The XChem facility for fragment screening by X-ray crystallography was set up as a joint collaboration to ensure public access to efficient FBLD; the DSI Poised Library comprises 768 highly soluble fragments.

Prof Frank von Delft, Head of the XChem Collaboration and Principal Beamline Scientist at Diamond Light Source, explained: “The XChem facility has already helped over 60 users find thousands of hits across over 80 targets. To address the subsequent challenge, that chemical elaboration is generally expensive and time consuming, we developed and published the poised approach. Poised fragments can be synthesised in one step from commercially available starting materials using robust, high-yielding reactions, so that libraries of analogues can be synthesised quickly and at a low cost.
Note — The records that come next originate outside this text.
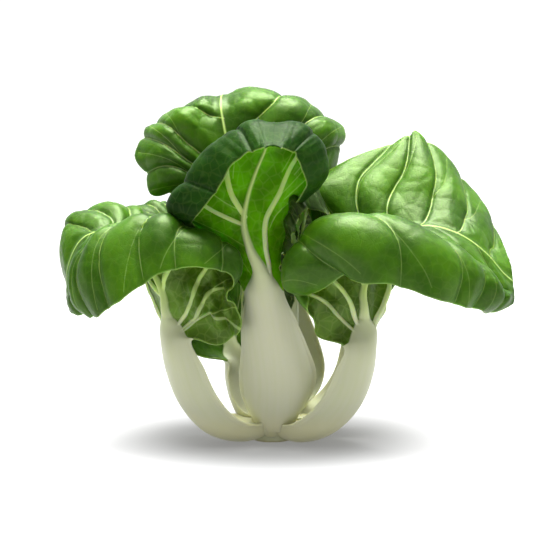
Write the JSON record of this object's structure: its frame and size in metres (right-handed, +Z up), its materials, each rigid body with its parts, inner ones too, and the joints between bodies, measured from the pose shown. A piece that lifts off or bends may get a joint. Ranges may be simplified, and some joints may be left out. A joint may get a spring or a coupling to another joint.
{
  "type": "bok choy",
  "caption": "Small head of bok choy standing on its cut base: broad white stalks curve up and out into glossy green puckered leaves that arch, roll and hood over.",
  "frame": {"origin": "middle of the flat cut face under the stem, on the surface that the head stands on", "axes": "+Z up along the stem, +X towards the widest leaf, +Y towards the tall back leaf, so that the side with the hooded leaf faces -Y"},
  "size_m": [0.1972, 0.1203, 0.1524],
  "materials": {
    "stem": "moist pale flesh, browned a little at the cut",
    "leaf": "glossy puckered green blade with pale veins on a smooth white stalk",
    "heart_leaf": "crinkled dark green blade with pale veins on a smooth cream stalk"
  },
  "bodies": {
    "root": {"stem_base": "stem", "left_leaf": "leaf", "right_leaf": "leaf", "right_back_leaf": "leaf", "back_left_leaf": "leaf", "front_leaf": "leaf", "back_leaf": "leaf", "inner_right_leaf": "heart_leaf", "inner_left_leaf": "heart_leaf", "inner_back_leaf": "heart_leaf", "heart_leaf": "heart_leaf"}
  },
  "joints": []
}
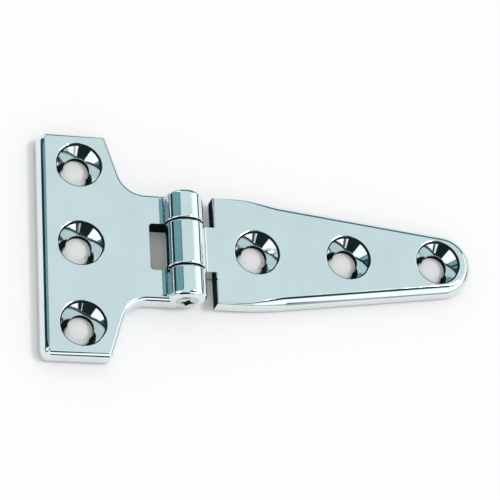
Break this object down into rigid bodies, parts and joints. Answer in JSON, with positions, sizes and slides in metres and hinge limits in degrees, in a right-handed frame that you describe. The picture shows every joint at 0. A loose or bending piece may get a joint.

Coupled with high-throughput biophysical methods, such as XChem screening but also NMR or SPR, this should provide a cost-efficient approach to early-stage fragment-based lead design.”

Dr Anthony Bradley, Project Leader on Fragment Development at SGC Oxford, added: “We quickly discovered that to realise the full power of the approach, we urgently needed to address the problem of compound supply. We are thus delighted to work with Enamine for the materialisation of the DSI Poised Library, fully benefiting from Enamine’s extensive stock of building blocks, capabilities and proven industry solutions. This puts both the primary library and follow-up analogue series within budgets and timelines of even exploratory compound discovery efforts worldwide. The SGC Oxford will be making extensive use of this offering in its many ongoing and future compound development projects.”

Michael Bossert, Head of Strategic Alliances at Enamine, commented: “The high technological degree of specialisation of Diamond and its unique XChem facility, was key to this collaboration. It is important to collaborate with high-tech companies in order to launch high-value technology-based products that aim to improve our customers R&D efficiencies and discovery project successes.”